The weekend was really kicked off on Saturday morning with the game drive out at closed pop, hosted by Claudine. The basic goal of said drive was to rid the interior of the fence of all wild pigs and deer that might still be wallowing/prancing about. The reason we don’t want them in there is because they could potentially cause extensive damage to the traps (this is especially true for the pigs) and fence. In thanks mostly to Karen and Dianna, about 30 volunteers showed up, bringing our drive total to over 40. Everyone lined up within the side of the enclosure opposite the opening and, slowly, with much pausing to make sure everyone was in line, we made our way across the plot. I did my fair share of screaming, as the intention was to make as much noise as possible to drive out anything inside. When finally we had stamped across the entire area, not one mammal was to be found, as many had suspected. Still, it was a necessary step to ensure that nothing was in there (which is especially difficult to determine with all the vines covering everything).

Afterwards, Haldre, Brent, and I went on a snorkeling excursion with Gordon, who is here for a week. We went south of Tumon, near an underwater marine observatory. This observatory sits a couple hundred meters out into the water inside the reef, within an uncharacteristically deep area. The observatory itself looks kind of like a scaled down version of the Seattle needle’s tower stuck out in the ocean. People pay a hefty fee to talk down the pier and down into the lower tube, where they can watch fish as if in an aquarium. What the four of us did was head out to a point north of the observatory and snorkel down along the currents. This allowed us to basically float along and check things out, with the only necessary swimming to come when heading into shore. The credit goes to Gordon for the knowledge of this and idea of going there.

This snorkeling was definitely cooler than when Brent and I swam around Tumon Bay for a couple weeks ago. I saw a ton of fish and much more coral. Some of the new fish I saw included prickly sea cucumber, trumpetfish, pufferfish (Although it didn’t puff for me. I guess I should’ve pissed it off a little more like a seem to do with triggerfish.), an anemonefish, a clam, and some brilliantly blue starfish (and I mean bright, royal blue). My favorite part was probably when I was over the deep portion near the observatory. The water was very calm there and there were large schools of fish just sitting in the water as if frozen there, holding position. My least favorite part was that my mask kept leaking like a sieve, as did my snorkel. My snorkel acted more like a straw than it did a breathing apparatus. In order to prevent cell death due to dehydration, I think I’ll have to purchase my own snorkeling gear in the next couple months. That should make it a more comfortable experience when next I go.

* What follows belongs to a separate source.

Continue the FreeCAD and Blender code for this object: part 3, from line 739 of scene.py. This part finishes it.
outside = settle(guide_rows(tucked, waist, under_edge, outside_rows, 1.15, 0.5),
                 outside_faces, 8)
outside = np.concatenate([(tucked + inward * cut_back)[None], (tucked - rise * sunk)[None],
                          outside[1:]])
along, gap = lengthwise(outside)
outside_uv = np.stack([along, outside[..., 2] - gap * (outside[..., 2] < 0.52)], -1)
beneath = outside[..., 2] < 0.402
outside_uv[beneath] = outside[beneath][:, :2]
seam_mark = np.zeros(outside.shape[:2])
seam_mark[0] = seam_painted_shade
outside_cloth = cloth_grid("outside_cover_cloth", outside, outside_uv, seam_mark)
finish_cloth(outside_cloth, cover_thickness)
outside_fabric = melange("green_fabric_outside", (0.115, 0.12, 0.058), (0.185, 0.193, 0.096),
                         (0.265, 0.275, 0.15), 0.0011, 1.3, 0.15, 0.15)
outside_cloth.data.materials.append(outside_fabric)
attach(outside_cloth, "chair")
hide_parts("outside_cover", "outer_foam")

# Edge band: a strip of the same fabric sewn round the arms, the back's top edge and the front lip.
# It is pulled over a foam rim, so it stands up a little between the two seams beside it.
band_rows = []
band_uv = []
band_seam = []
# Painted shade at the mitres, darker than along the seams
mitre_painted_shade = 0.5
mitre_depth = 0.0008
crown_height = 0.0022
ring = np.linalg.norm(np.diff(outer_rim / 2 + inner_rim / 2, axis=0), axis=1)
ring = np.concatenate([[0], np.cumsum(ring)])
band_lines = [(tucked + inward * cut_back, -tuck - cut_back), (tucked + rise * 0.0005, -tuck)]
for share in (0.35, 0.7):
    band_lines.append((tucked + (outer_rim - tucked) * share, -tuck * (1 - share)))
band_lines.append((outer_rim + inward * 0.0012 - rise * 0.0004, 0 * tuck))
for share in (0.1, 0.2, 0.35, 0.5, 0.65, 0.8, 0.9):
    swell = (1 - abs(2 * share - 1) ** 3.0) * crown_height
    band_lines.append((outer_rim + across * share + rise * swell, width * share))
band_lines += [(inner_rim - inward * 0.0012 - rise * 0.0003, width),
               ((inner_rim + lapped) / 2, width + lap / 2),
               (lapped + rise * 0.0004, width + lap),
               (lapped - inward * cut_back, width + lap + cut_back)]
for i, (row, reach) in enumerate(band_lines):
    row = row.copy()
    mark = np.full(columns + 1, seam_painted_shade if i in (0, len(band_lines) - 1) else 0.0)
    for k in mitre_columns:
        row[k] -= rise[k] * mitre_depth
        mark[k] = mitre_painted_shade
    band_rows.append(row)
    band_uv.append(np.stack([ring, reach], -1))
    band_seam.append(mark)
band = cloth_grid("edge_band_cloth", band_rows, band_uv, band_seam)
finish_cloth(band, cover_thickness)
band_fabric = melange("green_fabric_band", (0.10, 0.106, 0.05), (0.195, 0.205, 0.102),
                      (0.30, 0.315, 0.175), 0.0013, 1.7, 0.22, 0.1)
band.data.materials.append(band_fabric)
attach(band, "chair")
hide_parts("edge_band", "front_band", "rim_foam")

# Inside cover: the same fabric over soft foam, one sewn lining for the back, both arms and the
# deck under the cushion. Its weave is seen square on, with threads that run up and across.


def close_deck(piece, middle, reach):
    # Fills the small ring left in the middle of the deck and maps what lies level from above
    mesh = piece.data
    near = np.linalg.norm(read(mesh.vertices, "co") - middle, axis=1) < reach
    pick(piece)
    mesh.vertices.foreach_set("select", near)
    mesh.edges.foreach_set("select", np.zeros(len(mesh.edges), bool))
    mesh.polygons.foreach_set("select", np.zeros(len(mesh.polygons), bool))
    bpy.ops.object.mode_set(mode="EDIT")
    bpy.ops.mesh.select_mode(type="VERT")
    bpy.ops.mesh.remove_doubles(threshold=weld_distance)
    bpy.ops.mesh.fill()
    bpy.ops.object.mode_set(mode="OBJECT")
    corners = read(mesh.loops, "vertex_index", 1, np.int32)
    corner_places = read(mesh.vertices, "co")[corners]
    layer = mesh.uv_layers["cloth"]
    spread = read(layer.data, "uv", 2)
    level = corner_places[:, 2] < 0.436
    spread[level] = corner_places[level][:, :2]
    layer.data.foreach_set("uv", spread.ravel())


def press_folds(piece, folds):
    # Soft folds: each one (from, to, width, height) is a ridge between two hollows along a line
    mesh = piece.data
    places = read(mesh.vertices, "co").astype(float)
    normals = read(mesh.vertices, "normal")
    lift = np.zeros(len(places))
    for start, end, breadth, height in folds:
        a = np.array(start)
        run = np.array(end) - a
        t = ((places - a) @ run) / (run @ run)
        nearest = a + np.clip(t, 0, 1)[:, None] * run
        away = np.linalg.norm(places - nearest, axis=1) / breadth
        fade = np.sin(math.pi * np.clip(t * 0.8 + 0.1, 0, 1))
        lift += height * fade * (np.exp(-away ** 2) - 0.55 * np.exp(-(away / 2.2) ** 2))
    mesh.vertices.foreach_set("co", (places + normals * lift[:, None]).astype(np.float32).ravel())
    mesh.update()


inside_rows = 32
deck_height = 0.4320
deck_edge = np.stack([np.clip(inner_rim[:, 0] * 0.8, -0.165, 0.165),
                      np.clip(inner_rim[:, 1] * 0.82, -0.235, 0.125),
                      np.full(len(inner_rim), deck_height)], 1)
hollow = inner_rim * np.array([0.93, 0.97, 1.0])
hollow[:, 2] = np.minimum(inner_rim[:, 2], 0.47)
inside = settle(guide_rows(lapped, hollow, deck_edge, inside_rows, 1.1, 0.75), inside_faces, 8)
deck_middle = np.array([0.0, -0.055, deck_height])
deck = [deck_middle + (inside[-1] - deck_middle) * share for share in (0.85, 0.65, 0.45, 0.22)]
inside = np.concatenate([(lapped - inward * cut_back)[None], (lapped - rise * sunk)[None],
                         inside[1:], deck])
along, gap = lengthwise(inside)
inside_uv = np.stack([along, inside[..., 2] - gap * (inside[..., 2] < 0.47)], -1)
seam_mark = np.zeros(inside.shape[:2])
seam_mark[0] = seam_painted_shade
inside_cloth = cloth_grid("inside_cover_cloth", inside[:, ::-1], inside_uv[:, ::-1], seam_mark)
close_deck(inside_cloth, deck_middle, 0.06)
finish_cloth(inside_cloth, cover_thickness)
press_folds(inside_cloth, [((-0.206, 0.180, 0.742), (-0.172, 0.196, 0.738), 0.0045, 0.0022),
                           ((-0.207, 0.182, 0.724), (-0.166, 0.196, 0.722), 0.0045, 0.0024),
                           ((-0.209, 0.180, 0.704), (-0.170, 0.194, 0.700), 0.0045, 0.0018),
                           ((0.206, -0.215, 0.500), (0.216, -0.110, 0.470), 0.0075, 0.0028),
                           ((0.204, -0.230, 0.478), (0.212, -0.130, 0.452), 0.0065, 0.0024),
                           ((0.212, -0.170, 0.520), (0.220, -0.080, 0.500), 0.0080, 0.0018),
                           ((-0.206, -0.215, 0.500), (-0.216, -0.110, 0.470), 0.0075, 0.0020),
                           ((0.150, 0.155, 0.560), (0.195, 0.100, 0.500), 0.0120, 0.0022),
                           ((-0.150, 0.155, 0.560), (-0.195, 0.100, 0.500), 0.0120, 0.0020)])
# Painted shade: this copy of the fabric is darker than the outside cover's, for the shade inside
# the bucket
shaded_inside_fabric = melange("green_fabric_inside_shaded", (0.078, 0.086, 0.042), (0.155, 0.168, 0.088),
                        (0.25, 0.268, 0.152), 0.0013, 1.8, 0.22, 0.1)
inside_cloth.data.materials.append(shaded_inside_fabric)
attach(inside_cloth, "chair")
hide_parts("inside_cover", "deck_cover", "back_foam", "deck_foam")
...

As always occurs on Saturdays, the weekly hash followed our time at sea. I joined Brent and Haldre for this particular round, which commenced in Agat, a few miles south of where I am. Painfully, I forgot to bring my gloves this time and in doing so got several good slashes on my hands from sawgrass. The fact that I was wearing shorts didn’t help, either. I began the hash by “flying” (i.e., by the seat of your pants) with James (a.k.a. “Sex”) and a couple other folks. When you fly, you’re not following the trail and essentially looking for the quickest way to the on-home. We stopped after about 15 minutes of running and stayed for an equivalent amount of time while Sex and the rest contemplated where to go. We finally kept moving, although the main group’s decision was to head back to the road. I decided, for shits and giggles, to head up the mountain to get some exercise. An FNG named Shaun decided to follow me (poor bastard) and we basically just ended up running over creation, finding the trail a half hour before dark, and heading back down the mountain, making it to the road as night hit. I didn’t know where the on-home was, so I ended up getting a ride with Bambi when he stopped by where we parked. Apparently, if you don’t actually get to the on-home of your own volition (even if you run miles and miles, probably even if you lose a limb or two, get lost for several days, and catch the black death), you’re dubbed a chariot rider. Thanks, Haldre.

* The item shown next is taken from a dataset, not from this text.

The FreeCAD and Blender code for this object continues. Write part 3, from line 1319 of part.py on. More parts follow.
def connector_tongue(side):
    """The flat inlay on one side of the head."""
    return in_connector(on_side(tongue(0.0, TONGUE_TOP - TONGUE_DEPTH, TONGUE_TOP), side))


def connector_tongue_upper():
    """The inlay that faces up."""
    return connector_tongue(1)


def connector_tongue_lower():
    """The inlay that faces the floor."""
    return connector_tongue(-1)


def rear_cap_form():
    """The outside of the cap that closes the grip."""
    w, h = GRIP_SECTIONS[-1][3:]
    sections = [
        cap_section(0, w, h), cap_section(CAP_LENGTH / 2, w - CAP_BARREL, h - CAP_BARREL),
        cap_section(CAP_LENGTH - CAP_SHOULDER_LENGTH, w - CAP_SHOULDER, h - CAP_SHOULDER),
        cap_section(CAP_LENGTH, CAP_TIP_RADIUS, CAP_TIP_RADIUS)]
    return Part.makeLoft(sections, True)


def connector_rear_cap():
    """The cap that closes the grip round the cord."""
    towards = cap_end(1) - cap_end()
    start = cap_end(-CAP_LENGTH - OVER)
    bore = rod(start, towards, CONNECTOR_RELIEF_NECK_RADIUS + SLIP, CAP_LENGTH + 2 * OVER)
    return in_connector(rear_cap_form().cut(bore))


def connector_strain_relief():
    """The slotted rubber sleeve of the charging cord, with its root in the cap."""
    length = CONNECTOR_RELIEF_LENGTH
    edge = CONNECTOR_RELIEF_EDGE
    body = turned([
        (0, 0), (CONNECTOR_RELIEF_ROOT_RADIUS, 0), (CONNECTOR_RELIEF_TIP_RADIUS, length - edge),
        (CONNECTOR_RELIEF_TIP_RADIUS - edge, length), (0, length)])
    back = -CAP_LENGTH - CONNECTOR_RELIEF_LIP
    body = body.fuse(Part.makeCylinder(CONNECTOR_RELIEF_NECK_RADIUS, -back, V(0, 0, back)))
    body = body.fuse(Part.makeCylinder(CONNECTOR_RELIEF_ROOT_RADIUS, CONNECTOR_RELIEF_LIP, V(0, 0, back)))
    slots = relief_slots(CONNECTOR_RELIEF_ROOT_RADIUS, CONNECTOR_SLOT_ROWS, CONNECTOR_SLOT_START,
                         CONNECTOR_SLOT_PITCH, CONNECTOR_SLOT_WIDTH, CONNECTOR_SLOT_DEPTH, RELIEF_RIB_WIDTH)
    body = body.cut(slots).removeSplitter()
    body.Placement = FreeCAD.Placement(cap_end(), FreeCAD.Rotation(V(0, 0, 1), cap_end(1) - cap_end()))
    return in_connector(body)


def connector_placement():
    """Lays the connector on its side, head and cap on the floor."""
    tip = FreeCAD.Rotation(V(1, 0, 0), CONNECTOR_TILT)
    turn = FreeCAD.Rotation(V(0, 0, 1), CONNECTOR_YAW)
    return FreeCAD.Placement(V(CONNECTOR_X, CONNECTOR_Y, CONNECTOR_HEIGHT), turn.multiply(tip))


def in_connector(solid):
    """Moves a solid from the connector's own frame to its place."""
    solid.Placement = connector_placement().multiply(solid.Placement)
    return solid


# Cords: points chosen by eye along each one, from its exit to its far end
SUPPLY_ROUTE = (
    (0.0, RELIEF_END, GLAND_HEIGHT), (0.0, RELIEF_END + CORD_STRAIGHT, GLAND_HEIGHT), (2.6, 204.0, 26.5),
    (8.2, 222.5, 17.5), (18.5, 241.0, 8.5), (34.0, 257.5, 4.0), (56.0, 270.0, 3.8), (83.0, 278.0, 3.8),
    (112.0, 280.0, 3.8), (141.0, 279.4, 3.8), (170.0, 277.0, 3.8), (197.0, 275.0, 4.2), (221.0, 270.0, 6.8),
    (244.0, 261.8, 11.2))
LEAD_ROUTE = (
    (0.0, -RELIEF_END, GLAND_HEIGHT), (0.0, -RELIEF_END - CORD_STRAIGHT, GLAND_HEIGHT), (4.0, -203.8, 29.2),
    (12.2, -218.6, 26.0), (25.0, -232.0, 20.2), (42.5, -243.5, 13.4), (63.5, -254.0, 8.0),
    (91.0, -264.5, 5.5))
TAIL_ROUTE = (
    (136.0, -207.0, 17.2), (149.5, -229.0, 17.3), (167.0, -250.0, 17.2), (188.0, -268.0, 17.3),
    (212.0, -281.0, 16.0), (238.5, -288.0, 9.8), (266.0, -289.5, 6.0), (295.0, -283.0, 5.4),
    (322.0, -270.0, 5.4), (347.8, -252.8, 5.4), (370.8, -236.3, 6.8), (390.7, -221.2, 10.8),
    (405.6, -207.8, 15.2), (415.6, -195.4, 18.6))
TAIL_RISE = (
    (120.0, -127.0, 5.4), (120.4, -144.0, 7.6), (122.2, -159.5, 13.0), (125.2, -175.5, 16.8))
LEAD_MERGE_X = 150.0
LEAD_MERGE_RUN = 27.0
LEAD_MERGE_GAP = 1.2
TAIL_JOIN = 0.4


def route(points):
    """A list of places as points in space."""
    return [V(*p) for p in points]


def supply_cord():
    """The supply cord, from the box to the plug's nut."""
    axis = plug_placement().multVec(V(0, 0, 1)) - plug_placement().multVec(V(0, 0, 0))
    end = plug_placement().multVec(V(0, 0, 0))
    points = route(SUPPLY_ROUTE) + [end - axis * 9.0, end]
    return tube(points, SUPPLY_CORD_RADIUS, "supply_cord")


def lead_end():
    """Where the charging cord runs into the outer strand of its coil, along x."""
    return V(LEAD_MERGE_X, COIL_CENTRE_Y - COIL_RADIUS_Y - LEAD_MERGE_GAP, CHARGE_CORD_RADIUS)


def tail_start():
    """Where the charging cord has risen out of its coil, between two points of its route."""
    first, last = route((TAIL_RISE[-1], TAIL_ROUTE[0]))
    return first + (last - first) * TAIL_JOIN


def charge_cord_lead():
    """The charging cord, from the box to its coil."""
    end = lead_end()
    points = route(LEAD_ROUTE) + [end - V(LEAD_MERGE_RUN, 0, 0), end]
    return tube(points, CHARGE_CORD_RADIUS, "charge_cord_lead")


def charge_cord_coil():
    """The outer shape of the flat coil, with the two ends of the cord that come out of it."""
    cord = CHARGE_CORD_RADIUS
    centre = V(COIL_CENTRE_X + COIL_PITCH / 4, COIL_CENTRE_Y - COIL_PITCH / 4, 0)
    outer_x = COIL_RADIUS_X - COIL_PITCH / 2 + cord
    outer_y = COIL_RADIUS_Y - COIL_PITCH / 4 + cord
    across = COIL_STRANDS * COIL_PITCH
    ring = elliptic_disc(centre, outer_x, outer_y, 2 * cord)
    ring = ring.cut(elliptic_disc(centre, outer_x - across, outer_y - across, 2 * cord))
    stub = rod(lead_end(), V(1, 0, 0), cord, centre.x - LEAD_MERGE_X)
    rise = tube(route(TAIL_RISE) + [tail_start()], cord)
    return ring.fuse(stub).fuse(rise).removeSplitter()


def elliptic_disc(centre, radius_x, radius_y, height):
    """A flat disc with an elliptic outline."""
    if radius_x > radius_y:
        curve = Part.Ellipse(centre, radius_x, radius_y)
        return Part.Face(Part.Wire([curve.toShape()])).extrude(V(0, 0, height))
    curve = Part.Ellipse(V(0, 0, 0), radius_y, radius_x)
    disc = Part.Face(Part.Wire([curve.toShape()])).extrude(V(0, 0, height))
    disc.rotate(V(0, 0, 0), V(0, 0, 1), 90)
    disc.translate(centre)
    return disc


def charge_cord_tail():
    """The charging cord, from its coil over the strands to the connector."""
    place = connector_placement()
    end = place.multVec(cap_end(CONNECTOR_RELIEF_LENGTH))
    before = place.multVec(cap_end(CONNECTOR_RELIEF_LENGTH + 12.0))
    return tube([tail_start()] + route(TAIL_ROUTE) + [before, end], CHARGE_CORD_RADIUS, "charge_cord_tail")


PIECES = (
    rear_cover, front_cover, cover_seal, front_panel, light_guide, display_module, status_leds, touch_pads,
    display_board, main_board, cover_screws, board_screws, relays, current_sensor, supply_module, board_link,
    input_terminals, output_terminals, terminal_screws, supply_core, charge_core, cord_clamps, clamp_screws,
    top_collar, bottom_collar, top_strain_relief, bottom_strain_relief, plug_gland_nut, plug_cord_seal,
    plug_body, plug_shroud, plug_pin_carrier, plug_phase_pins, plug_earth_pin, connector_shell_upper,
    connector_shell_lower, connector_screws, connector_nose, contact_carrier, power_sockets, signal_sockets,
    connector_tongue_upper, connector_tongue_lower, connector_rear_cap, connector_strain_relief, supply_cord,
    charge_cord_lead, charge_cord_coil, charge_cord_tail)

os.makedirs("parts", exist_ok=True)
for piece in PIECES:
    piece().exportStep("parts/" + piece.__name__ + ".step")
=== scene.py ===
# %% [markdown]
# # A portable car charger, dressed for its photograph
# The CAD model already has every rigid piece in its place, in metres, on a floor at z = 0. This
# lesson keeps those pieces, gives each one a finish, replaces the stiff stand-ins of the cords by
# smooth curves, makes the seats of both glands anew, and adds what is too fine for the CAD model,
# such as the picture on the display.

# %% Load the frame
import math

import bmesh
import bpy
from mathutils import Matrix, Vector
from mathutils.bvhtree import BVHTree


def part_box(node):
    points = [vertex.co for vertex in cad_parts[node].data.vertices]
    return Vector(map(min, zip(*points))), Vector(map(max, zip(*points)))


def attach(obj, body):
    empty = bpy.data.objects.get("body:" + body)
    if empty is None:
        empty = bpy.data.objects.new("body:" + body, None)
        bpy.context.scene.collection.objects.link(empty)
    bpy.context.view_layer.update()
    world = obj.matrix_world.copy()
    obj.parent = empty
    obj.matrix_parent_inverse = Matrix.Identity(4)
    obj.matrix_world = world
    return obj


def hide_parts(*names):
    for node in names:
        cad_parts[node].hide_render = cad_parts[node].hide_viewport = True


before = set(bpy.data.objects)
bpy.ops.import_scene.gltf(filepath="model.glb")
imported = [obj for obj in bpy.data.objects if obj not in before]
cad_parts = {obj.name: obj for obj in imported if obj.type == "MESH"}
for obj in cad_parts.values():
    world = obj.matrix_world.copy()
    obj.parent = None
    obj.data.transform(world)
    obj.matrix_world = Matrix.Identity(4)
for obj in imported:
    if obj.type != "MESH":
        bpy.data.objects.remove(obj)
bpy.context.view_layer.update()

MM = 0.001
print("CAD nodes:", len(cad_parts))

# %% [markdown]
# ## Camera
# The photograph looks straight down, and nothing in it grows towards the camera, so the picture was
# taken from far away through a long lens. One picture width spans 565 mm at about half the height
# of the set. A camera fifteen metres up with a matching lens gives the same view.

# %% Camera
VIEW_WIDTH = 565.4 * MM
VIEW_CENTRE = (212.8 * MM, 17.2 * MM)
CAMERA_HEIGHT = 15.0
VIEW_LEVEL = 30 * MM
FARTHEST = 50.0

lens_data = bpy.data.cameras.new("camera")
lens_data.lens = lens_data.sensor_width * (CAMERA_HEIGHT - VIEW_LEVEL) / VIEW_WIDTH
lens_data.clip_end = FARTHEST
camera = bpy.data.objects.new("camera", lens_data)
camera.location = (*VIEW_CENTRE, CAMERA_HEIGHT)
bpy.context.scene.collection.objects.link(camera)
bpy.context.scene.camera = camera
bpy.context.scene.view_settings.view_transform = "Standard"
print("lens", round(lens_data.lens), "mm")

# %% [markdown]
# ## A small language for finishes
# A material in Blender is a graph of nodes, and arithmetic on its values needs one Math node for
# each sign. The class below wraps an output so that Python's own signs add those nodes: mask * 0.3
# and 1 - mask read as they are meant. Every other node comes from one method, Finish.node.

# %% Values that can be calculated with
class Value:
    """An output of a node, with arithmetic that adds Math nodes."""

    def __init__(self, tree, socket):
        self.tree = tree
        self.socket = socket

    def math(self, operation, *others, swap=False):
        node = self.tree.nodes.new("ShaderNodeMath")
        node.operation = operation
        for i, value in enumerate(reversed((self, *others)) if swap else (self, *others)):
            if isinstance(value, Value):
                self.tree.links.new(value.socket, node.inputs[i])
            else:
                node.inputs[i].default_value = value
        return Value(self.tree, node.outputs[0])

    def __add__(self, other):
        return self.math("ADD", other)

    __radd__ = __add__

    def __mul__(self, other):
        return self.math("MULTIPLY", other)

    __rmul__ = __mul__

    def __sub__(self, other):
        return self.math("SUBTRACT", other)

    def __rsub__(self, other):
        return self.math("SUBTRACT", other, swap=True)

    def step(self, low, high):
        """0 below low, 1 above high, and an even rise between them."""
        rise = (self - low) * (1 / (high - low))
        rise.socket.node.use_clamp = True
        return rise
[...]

Now comes the other sad dog story. Over the past week, we had gotten to know a young female dog out at closed pop. She was a boonie dog who had puppies right near the site, although we weren’t exactly sure where (some of the guys working on the fence had heard them, plus her mammary glands were enlarged for nursing). She was a really sweet dog and would always come up to us to say hello and, hopefully, get some food. Given her emaciated state, that’s exactly what she needed. This dog was skin and bone, in very rough shape. So, Saturday night Brent bought some Pedigree dog food and went up with Haldre to feed her. We had seen her during the game drive earlier that day and, despite the heat, she was doing all right. When they arrived, they found her, dead, just beyond the gate leading to the site. She was stiff and had obviously been dead for quite a while. Brent thought he saw a large amount of dried blood on her side, although he wasn’t positive because it was dark and rainy. It was very suspicious given that she was found near where we saw her last and blood was possibly on her. Of course, she was desperately thin and in serious need of nourishment, so it’s by no means out of the question that she could have died as a result of those factors. It just seems odd that she would have died so suddenly after making it all that time. I’m personally not ruling out the possibility that someone who had been there decided to come back and put her out of her misery, so to speak.

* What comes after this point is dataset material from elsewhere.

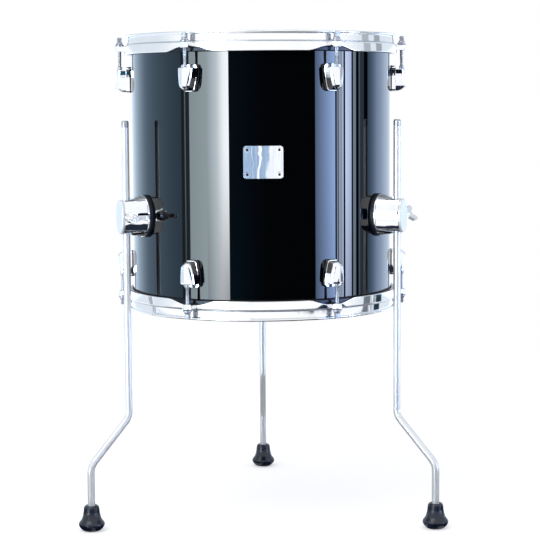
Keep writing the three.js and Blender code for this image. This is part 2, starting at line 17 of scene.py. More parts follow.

Geez, if you’re still reading this, I commend you. It's time to get some food, but I’ll press on because there’s not much left to tell. In conclusion, Brent and I are officially moved into our new, albeit very hot, apartment. We decided upon Ocean View, where Andy, Karen, and Jason are living. Our apartment is on the top floor, nearest the road, with a lovely view of Burger King. It’s a good place, though (especially compared to some of the other apartments here… which are essentially cesspools), with new tile floors, queen beds in each room, a little whicker (with padding) living room set, a balcony, and A/C. We haven’t run the A/C much and I only run the one in my room for a few hours at night. Brent decided to take the room sans A/C because he likes fans. Also, he’s more used to the heat being a California lad. The fan he got is a Patton 20’’, typhoon-intensity model. The thing puts out 75 mph winds and it’s right next to his head when he sleeps. He may go deaf, but at least he’ll be comfortable.